*WHAT IS ASKED:* Repeat the data verbatim.
--- --- ---
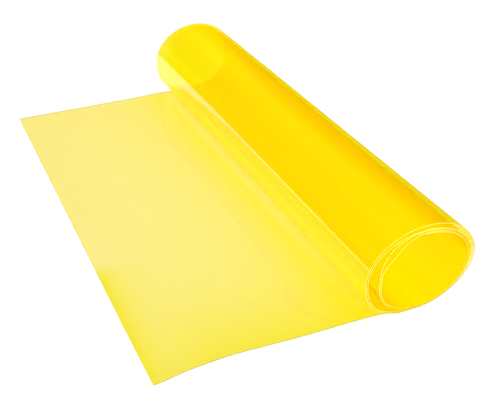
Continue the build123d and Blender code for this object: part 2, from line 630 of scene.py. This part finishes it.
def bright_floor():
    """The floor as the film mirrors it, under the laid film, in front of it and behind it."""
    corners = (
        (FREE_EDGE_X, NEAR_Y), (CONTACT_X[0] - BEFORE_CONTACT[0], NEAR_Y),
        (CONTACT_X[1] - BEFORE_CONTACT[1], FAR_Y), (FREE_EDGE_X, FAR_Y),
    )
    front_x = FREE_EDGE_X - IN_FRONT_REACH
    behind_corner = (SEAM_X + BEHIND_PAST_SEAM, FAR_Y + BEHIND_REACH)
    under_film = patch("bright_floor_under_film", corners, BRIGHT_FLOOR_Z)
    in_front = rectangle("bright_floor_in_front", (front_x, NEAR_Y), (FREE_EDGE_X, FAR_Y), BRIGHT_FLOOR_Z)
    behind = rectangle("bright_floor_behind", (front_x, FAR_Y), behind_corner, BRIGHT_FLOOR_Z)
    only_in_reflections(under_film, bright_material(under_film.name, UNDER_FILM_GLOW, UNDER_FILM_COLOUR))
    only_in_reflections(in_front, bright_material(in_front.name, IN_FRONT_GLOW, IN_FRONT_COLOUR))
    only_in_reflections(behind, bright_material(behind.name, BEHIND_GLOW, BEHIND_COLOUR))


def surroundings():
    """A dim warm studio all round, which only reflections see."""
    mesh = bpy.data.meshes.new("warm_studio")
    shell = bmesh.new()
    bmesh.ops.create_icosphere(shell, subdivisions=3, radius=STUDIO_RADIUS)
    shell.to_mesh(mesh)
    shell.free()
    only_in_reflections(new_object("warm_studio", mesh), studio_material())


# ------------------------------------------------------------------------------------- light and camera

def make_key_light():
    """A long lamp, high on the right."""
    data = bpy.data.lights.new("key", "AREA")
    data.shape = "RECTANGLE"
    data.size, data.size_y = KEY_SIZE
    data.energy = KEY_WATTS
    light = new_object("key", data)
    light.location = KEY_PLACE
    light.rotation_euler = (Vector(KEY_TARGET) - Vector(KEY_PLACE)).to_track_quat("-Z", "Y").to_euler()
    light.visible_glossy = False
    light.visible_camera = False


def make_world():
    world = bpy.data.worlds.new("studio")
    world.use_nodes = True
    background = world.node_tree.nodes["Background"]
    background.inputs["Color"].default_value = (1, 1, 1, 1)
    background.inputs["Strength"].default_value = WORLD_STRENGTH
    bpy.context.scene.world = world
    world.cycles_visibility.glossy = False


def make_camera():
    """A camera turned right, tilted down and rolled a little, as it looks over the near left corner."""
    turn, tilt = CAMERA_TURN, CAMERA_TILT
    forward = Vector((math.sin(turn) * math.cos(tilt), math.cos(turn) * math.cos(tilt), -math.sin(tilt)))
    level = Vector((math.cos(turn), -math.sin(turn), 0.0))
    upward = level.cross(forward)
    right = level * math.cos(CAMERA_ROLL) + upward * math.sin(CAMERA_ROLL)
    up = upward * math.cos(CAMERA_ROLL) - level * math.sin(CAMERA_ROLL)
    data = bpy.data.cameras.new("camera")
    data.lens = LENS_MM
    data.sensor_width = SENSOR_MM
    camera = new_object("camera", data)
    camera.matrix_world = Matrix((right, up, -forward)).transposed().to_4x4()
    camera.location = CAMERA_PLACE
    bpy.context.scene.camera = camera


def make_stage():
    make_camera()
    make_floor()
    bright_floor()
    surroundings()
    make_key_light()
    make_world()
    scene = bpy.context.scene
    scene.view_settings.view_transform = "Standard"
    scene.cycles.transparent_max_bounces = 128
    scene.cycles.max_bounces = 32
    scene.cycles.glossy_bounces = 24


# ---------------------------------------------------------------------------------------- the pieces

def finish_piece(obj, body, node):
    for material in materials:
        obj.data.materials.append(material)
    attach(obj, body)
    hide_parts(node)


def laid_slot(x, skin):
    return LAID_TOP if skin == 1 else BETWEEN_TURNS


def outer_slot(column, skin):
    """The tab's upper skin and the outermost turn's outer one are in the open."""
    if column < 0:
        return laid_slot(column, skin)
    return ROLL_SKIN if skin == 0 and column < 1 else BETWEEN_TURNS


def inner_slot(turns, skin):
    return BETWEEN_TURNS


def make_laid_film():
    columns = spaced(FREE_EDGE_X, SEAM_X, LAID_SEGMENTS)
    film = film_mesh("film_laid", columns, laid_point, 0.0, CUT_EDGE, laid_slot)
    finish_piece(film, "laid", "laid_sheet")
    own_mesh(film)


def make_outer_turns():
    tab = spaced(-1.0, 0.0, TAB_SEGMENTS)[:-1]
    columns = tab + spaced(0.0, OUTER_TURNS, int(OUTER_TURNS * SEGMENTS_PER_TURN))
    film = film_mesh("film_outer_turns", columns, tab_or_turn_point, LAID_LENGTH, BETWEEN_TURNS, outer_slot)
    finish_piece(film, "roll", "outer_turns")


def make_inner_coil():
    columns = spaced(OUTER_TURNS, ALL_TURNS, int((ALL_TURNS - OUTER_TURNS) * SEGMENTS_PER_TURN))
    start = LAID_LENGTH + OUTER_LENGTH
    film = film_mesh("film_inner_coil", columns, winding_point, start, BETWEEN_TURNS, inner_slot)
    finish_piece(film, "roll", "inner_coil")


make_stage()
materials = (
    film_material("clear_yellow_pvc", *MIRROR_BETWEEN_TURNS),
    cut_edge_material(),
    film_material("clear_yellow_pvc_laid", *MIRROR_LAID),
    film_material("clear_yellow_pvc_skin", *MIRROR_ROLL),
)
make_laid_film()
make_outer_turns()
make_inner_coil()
--- --- ---
*EXERCISE OUTPUT:*
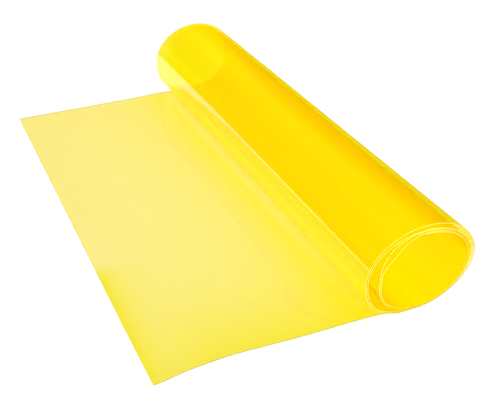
Continue the build123d and Blender code for this object: part 2, from line 630 of scene.py. This part finishes it.
def bright_floor():
    """The floor as the film mirrors it, under the laid film, in front of it and behind it."""
    corners = (
        (FREE_EDGE_X, NEAR_Y), (CONTACT_X[0] - BEFORE_CONTACT[0], NEAR_Y),
        (CONTACT_X[1] - BEFORE_CONTACT[1], FAR_Y), (FREE_EDGE_X, FAR_Y),
    )
    front_x = FREE_EDGE_X - IN_FRONT_REACH
    behind_corner = (SEAM_X + BEHIND_PAST_SEAM, FAR_Y + BEHIND_REACH)
    under_film = patch("bright_floor_under_film", corners, BRIGHT_FLOOR_Z)
    in_front = rectangle("bright_floor_in_front", (front_x, NEAR_Y), (FREE_EDGE_X, FAR_Y), BRIGHT_FLOOR_Z)
    behind = rectangle("bright_floor_behind", (front_x, FAR_Y), behind_corner, BRIGHT_FLOOR_Z)
    only_in_reflections(under_film, bright_material(under_film.name, UNDER_FILM_GLOW, UNDER_FILM_COLOUR))
    only_in_reflections(in_front, bright_material(in_front.name, IN_FRONT_GLOW, IN_FRONT_COLOUR))
    only_in_reflections(behind, bright_material(behind.name, BEHIND_GLOW, BEHIND_COLOUR))


def surroundings():
    """A dim warm studio all round, which only reflections see."""
    mesh = bpy.data.meshes.new("warm_studio")
    shell = bmesh.new()
    bmesh.ops.create_icosphere(shell, subdivisions=3, radius=STUDIO_RADIUS)
    shell.to_mesh(mesh)
    shell.free()
    only_in_reflections(new_object("warm_studio", mesh), studio_material())


# ------------------------------------------------------------------------------------- light and camera

def make_key_light():
    """A long lamp, high on the right."""
    data = bpy.data.lights.new("key", "AREA")
    data.shape = "RECTANGLE"
    data.size, data.size_y = KEY_SIZE
    data.energy = KEY_WATTS
    light = new_object("key", data)
    light.location = KEY_PLACE
    light.rotation_euler = (Vector(KEY_TARGET) - Vector(KEY_PLACE)).to_track_quat("-Z", "Y").to_euler()
    light.visible_glossy = False
    light.visible_camera = False


def make_world():
    world = bpy.data.worlds.new("studio")
    world.use_nodes = True
    background = world.node_tree.nodes["Background"]
    background.inputs["Color"].default_value = (1, 1, 1, 1)
    background.inputs["Strength"].default_value = WORLD_STRENGTH
    bpy.context.scene.world = world
    world.cycles_visibility.glossy = False


def make_camera():
    """A camera turned right, tilted down and rolled a little, as it looks over the near left corner."""
    turn, tilt = CAMERA_TURN, CAMERA_TILT
    forward = Vector((math.sin(turn) * math.cos(tilt), math.cos(turn) * math.cos(tilt), -math.sin(tilt)))
    level = Vector((math.cos(turn), -math.sin(turn), 0.0))
    upward = level.cross(forward)
    right = level * math.cos(CAMERA_ROLL) + upward * math.sin(CAMERA_ROLL)
    up = upward * math.cos(CAMERA_ROLL) - level * math.sin(CAMERA_ROLL)
    data = bpy.data.cameras.new("camera")
    data.lens = LENS_MM
    data.sensor_width = SENSOR_MM
    camera = new_object("camera", data)
    camera.matrix_world = Matrix((right, up, -forward)).transposed().to_4x4()
    camera.location = CAMERA_PLACE
    bpy.context.scene.camera = camera


def make_stage():
    make_camera()
    make_floor()
    bright_floor()
    surroundings()
    make_key_light()
    make_world()
    scene = bpy.context.scene
    scene.view_settings.view_transform = "Standard"
    scene.cycles.transparent_max_bounces = 128
    scene.cycles.max_bounces = 32
    scene.cycles.glossy_bounces = 24


# ---------------------------------------------------------------------------------------- the pieces

def finish_piece(obj, body, node):
    for material in materials:
        obj.data.materials.append(material)
    attach(obj, body)
    hide_parts(node)


def laid_slot(x, skin):
    return LAID_TOP if skin == 1 else BETWEEN_TURNS


def outer_slot(column, skin):
    """The tab's upper skin and the outermost turn's outer one are in the open."""
    if column < 0:
        return laid_slot(column, skin)
    return ROLL_SKIN if skin == 0 and column < 1 else BETWEEN_TURNS


def inner_slot(turns, skin):
    return BETWEEN_TURNS


def make_laid_film():
    columns = spaced(FREE_EDGE_X, SEAM_X, LAID_SEGMENTS)
    film = film_mesh("film_laid", columns, laid_point, 0.0, CUT_EDGE, laid_slot)
    finish_piece(film, "laid", "laid_sheet")
    own_mesh(film)


def make_outer_turns():
    tab = spaced(-1.0, 0.0, TAB_SEGMENTS)[:-1]
    columns = tab + spaced(0.0, OUTER_TURNS, int(OUTER_TURNS * SEGMENTS_PER_TURN))
    film = film_mesh("film_outer_turns", columns, tab_or_turn_point, LAID_LENGTH, BETWEEN_TURNS, outer_slot)
    finish_piece(film, "roll", "outer_turns")


def make_inner_coil():
    columns = spaced(OUTER_TURNS, ALL_TURNS, int((ALL_TURNS - OUTER_TURNS) * SEGMENTS_PER_TURN))
    start = LAID_LENGTH + OUTER_LENGTH
    film = film_mesh("film_inner_coil", columns, winding_point, start, BETWEEN_TURNS, inner_slot)
    finish_piece(film, "roll", "inner_coil")


make_stage()
materials = (
    film_material("clear_yellow_pvc", *MIRROR_BETWEEN_TURNS),
    cut_edge_material(),
    film_material("clear_yellow_pvc_laid", *MIRROR_LAID),
    film_material("clear_yellow_pvc_skin", *MIRROR_ROLL),
)
make_laid_film()
make_outer_turns()
make_inner_coil()